Sure, the historical quest gives its own value statements based on its own presuppositions. But, each quest (first, second, third) has its own presuppositions by which it will make value statements based on the facts it uncovers. Thus, the battle of the term is entirely appropriate.

Rachel said...

Mike,

What might be missing from all this is:

1. the voice of the resurrected and ascended Christ in the church speaking into different missional sitautions--four probably. This is still the real Christ, alive and in continuity with the crucified and resurrected one.

And 2. the realization that historical work on Jesus can never be prolegomena or preparatory in any meaningful way to further Christian interpretative work because it is not grounded in the ultimate truth about God and Jesus, and can never through its own methods attain that. So it must inevitably always be ancillary and supplementary.

I also worry a bit that you treat theological interpretation as if it's automatically dualist or docetic in some way. This seems odd to me when much good recent theology is so concrete, narrative, grounded, and particular. Are you pushing back against a bit of a straw man with such statements?

(Feel free to answer some of the other questions I put to Joel as well under the previous post!)
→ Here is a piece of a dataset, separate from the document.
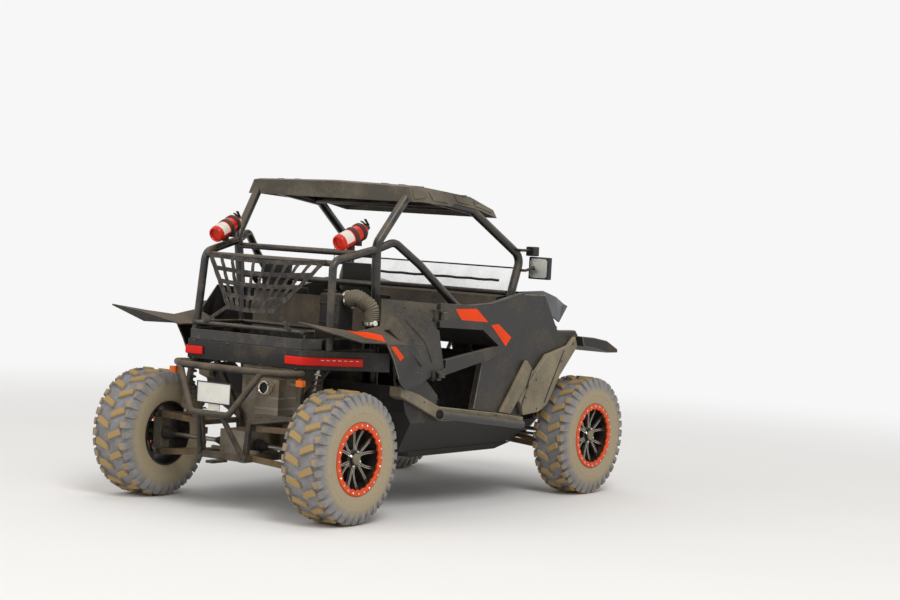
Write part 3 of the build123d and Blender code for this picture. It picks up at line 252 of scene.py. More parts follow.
# dyed plastics keep a full colour: little of the pale sky shows in them
for dyed in ("orangeVinyl", "redAcrylic", "amberAcrylic", "redEnamel"):
    finishes[dyed].node_tree.nodes["Principled BSDF"].inputs["Specular IOR Level"].default_value = 0.2
print("materials", len(finishes))


# ways to make a form
def roundedLine(points, bend, steps=8):
    # the centre line of a bent tube: straight runs and round bends
    points = [Vector(p) for p in points]
    line = [points[0]]
    for before, corner, after in zip(points, points[1:], points[2:]):
        run = (corner - before).normalized()
        leave = (after - corner).normalized()
        turn = run.angle(leave)
        if turn < 0.02:
            line.append(corner)
            continue
        near = corner - run * bend * math.tan(turn / 2)
        inward = (leave - run * run.dot(leave)).normalized()
        for step in range(steps + 1):
            part = turn * step / steps
            line.append(near + inward * bend * (1 - math.cos(part)) + run * bend * math.sin(part))
    line.append(points[-1])
    return line


def skinned(rings):
    # rings of points joined into a skin, closed by flat ends
    count, last = len(rings[0]), (len(rings) - 1) * len(rings[0])
    faces = []
    for start in range(0, last, count):
        for index in range(count):
            a, b = start + index, start + (index + 1) % count
            faces.append((a, b, b + count, a + count))
    faces.append(tuple(range(count))[::-1])
    faces.append(tuple(range(last, last + count)))
    return [point for ring in rings for point in ring], faces


def alongLine(line):
    # each point of a line with the direction of the line there
    for index, point in enumerate(line):
        yield point, (line[min(index + 1, len(line) - 1)] - line[max(index - 1, 0)]).normalized()


def tubeMesh(line, radius, sides=20):
    # rings carried along the line without twist
    across = (line[1] - line[0]).normalized().orthogonal().normalized()
    turns = [2 * math.pi * side / sides for side in range(sides)]
    rings = []
    for point, tangent in alongLine(line):
        across = (across - tangent * across.dot(tangent)).normalized()
        other = tangent.cross(across)
        rings.append([point + (across * math.cos(turn) + other * math.sin(turn)) * radius for turn in turns])
    return skinned(rings)


def joined(parts):
    vertices, faces = [], []
    for partVertices, partFaces in parts:
        shift = len(vertices)
        vertices.extend(partVertices)
        faces.extend([tuple(index + shift for index in face) for face in partFaces])
    return vertices, faces


def mirrored(part):
    # the same form on the other side, its faces turned to point outwards again
    vertices, faces = part
    return [Vector((v[0], -v[1], v[2])) for v in vertices], [face[::-1] for face in faces]


def onBothSides(part):
    return joined([part, mirrored(part)])


def flipped(point):
    return (point[0], -point[1], point[2])


def spun(profile, centre, axis, segments=48, closed=True):
    # a profile of radius and place along the axis, turned round it
    axis = Vector(axis).normalized()
    across = axis.orthogonal().normalized()
    other = axis.cross(across)
    vertices, faces = [], []
    count = len(profile)
    for step in range(segments):
        turn = 2 * math.pi * step / segments
        out = across * math.cos(turn) + other * math.sin(turn)
        vertices.extend([Vector(centre) + out * r + axis * h for r, h in profile])
    for step in range(segments):
        near, far = step * count, (step + 1) % segments * count
        for index in range(count if closed else count - 1):
            nextIndex = (index + 1) % count
            faces.append((near + index, near + nextIndex, far + nextIndex, far + index))
    return vertices, faces


def blockMesh(low, high):
    (ax, ay, az), (bx, by, bz) = low, high
    vertices = [Vector((x, y, z)) for x in (ax, bx) for y in (ay, by) for z in (az, bz)]
    faces = [(0, 1, 3, 2), (4, 6, 7, 5), (0, 4, 5, 1), (2, 3, 7, 6), (0, 2, 6, 4), (1, 5, 7, 3)]
    return vertices, faces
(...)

Enjoying your blog. When do you sleep?

Doug

Michael F. Bird said...

Joel:

1. I'm talking about the HJ as part of a NTT theology. Not HJ studies on their own.

2. The Church Father's had a fairly open minded approach to extra-canonical sayings of Jesus and even "other" Gospels, esp. in the case of Clement of Alexandria, who takes them seriously, thought not uncritically, as potential witnesses to Jesus.

3. When I said, "back then-ness" I had Lemcio in mind! By narratival understanding, I mean, seeking to place the memory of Jesus in the context of the church's telling of the significance of Jesus.

4. I still think we have to ask what happened at a given point when we read the Gospels synoptically? Did Jesus heal two blind men in Jericho or one? Church Father's new these problems, they are not post-enlightenment objections imposed. Gotta do business with the history and that is a good starting point.